■ **Required task**:
Restate every line of the material, word for word.

***

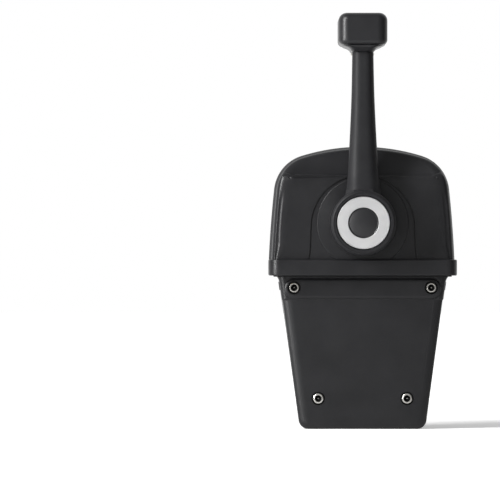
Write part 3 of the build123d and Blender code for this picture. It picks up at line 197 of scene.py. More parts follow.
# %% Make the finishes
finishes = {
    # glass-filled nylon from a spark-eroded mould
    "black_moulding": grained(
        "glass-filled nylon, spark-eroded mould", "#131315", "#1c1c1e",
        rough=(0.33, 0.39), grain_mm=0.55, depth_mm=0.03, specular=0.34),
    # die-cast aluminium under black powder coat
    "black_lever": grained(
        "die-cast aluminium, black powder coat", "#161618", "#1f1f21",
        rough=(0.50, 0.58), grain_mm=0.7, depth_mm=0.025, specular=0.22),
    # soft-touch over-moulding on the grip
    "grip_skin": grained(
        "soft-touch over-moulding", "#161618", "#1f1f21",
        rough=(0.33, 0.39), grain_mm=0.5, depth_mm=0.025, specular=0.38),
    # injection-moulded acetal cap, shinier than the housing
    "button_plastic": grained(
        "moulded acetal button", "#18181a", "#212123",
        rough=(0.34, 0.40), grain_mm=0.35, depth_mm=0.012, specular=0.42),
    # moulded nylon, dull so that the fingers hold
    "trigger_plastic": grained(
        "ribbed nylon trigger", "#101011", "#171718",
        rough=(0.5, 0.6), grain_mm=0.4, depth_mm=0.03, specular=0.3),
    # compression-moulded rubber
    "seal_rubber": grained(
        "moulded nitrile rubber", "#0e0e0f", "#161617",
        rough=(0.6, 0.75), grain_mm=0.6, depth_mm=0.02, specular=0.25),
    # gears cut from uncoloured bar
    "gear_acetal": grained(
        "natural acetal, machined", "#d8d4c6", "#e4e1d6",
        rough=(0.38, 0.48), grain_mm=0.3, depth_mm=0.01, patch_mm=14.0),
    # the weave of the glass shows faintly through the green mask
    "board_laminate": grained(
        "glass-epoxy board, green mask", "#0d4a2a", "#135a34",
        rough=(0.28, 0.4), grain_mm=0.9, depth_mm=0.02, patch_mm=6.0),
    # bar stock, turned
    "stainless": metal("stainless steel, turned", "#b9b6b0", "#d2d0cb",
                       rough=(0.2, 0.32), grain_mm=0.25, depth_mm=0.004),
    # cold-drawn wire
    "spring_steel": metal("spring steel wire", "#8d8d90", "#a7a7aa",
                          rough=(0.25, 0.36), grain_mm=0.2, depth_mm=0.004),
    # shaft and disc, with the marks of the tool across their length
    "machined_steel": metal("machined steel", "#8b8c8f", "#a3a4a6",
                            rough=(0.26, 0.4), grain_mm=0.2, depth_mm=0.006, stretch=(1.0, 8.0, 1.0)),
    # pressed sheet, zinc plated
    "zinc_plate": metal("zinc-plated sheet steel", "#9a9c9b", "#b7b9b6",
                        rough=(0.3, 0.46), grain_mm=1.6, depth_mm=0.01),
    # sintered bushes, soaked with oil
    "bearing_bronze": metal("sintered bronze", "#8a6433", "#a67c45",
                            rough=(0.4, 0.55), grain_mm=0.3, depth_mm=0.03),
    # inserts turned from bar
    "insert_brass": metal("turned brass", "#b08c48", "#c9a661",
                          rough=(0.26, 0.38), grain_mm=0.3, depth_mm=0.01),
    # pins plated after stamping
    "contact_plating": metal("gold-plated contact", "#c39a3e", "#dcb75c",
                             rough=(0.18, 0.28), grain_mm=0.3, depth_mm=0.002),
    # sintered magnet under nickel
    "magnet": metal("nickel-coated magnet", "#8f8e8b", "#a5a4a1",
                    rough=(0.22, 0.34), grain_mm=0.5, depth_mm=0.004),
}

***

■ **Written response**:
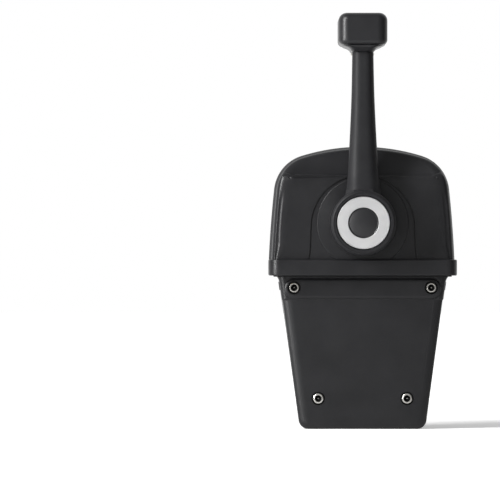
Write part 3 of the build123d and Blender code for this picture. It picks up at line 197 of scene.py. More parts follow.
# %% Make the finishes
finishes = {
    # glass-filled nylon from a spark-eroded mould
    "black_moulding": grained(
        "glass-filled nylon, spark-eroded mould", "#131315", "#1c1c1e",
        rough=(0.33, 0.39), grain_mm=0.55, depth_mm=0.03, specular=0.34),
    # die-cast aluminium under black powder coat
    "black_lever": grained(
        "die-cast aluminium, black powder coat", "#161618", "#1f1f21",
        rough=(0.50, 0.58), grain_mm=0.7, depth_mm=0.025, specular=0.22),
    # soft-touch over-moulding on the grip
    "grip_skin": grained(
        "soft-touch over-moulding", "#161618", "#1f1f21",
        rough=(0.33, 0.39), grain_mm=0.5, depth_mm=0.025, specular=0.38),
    # injection-moulded acetal cap, shinier than the housing
    "button_plastic": grained(
        "moulded acetal button", "#18181a", "#212123",
        rough=(0.34, 0.40), grain_mm=0.35, depth_mm=0.012, specular=0.42),
    # moulded nylon, dull so that the fingers hold
    "trigger_plastic": grained(
        "ribbed nylon trigger", "#101011", "#171718",
        rough=(0.5, 0.6), grain_mm=0.4, depth_mm=0.03, specular=0.3),
    # compression-moulded rubber
    "seal_rubber": grained(
        "moulded nitrile rubber", "#0e0e0f", "#161617",
        rough=(0.6, 0.75), grain_mm=0.6, depth_mm=0.02, specular=0.25),
    # gears cut from uncoloured bar
    "gear_acetal": grained(
        "natural acetal, machined", "#d8d4c6", "#e4e1d6",
        rough=(0.38, 0.48), grain_mm=0.3, depth_mm=0.01, patch_mm=14.0),
    # the weave of the glass shows faintly through the green mask
    "board_laminate": grained(
        "glass-epoxy board, green mask", "#0d4a2a", "#135a34",
        rough=(0.28, 0.4), grain_mm=0.9, depth_mm=0.02, patch_mm=6.0),
    # bar stock, turned
    "stainless": metal("stainless steel, turned", "#b9b6b0", "#d2d0cb",
                       rough=(0.2, 0.32), grain_mm=0.25, depth_mm=0.004),
    # cold-drawn wire
    "spring_steel": metal("spring steel wire", "#8d8d90", "#a7a7aa",
                          rough=(0.25, 0.36), grain_mm=0.2, depth_mm=0.004),
    # shaft and disc, with the marks of the tool across their length
    "machined_steel": metal("machined steel", "#8b8c8f", "#a3a4a6",
                            rough=(0.26, 0.4), grain_mm=0.2, depth_mm=0.006, stretch=(1.0, 8.0, 1.0)),
    # pressed sheet, zinc plated
    "zinc_plate": metal("zinc-plated sheet steel", "#9a9c9b", "#b7b9b6",
                        rough=(0.3, 0.46), grain_mm=1.6, depth_mm=0.01),
    # sintered bushes, soaked with oil
    "bearing_bronze": metal("sintered bronze", "#8a6433", "#a67c45",
                            rough=(0.4, 0.55), grain_mm=0.3, depth_mm=0.03),
    # inserts turned from bar
    "insert_brass": metal("turned brass", "#b08c48", "#c9a661",
                          rough=(0.26, 0.38), grain_mm=0.3, depth_mm=0.01),
    # pins plated after stamping
    "contact_plating": metal("gold-plated contact", "#c39a3e", "#dcb75c",
                             rough=(0.18, 0.28), grain_mm=0.3, depth_mm=0.002),
    # sintered magnet under nickel
    "magnet": metal("nickel-coated magnet", "#8f8e8b", "#a5a4a1",
                    rough=(0.22, 0.34), grain_mm=0.5, depth_mm=0.004),
}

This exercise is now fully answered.